Aléa d’une tradition linière rhénane

Les villages alsaciens du Ried, en particulier à proximité de Sélestat, ont conservé longtemps le savoir-faire qui leur permettait de produire le kelsch dans un cadre traditionnel, ce qui n’empêchait nullement l’exportation de leurs produits dans toute la vallée du Rhin. 
Profitant de leur hégémonie sur les marchés de la confection et de la distribution, les industriels de SainteMarie-aux-Mines au XIXe siècle ont organisé la collecte et l’apprêt ultime des toiles fabriquées à domicile dans les villages de Baldenheim, Mussig, Bœsenbiesen, Artolsheim, Heidolsheim, Ohnenheim, Muttersholtz comme aussi à Sélestat. 
Après une disparition quasi-totale de cet artisanat de 1890 à 1970, parallèle à la disparition de la culture du lin en Alsace, Michel Gander à Muttersholtz, conserve le métier à tisser mécanique centenaire de son père, et perpétue une tradition familiale vieille de sept générations. Plus tard, Marlène et Gérard Abraham ont commencé, à Sentheim, à tisser du kelsch sur un métier à tisser manuel. 

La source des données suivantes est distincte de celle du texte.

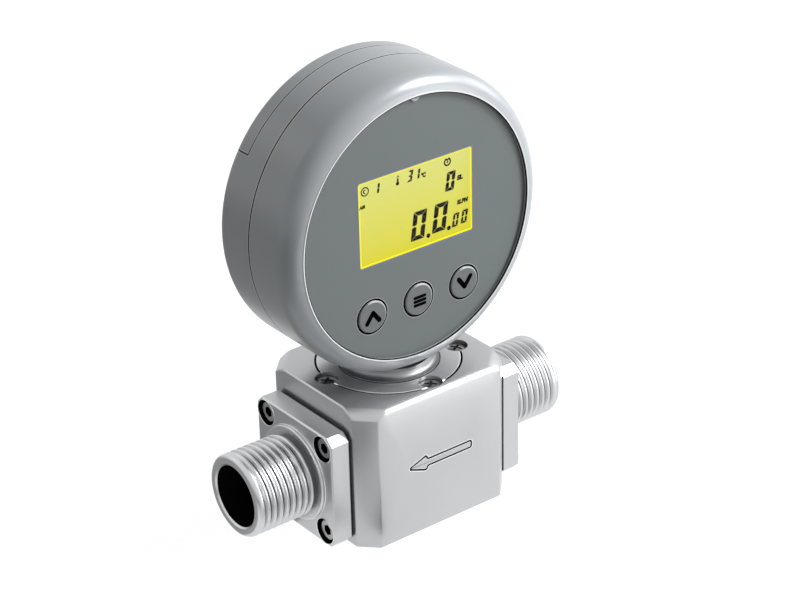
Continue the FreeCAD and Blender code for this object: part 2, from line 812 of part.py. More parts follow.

Ils perpétuent aujourd’hui l’art du tissage du kelsch, répondant à une demande de produits textiles à la fois d’origine traditionnelle et adaptés aux besoins contemporains. 
Le Kelsch d’Alsace, en lin ou en chanvre, fait partie des produits artisanaux susceptibles d’être éligibles au nouveau dispositif des « Indications géographiques (IG) », mis en place en France pour « promouvoir le Made in France à l’export » et « mieux lutter contre la contrefaçon ».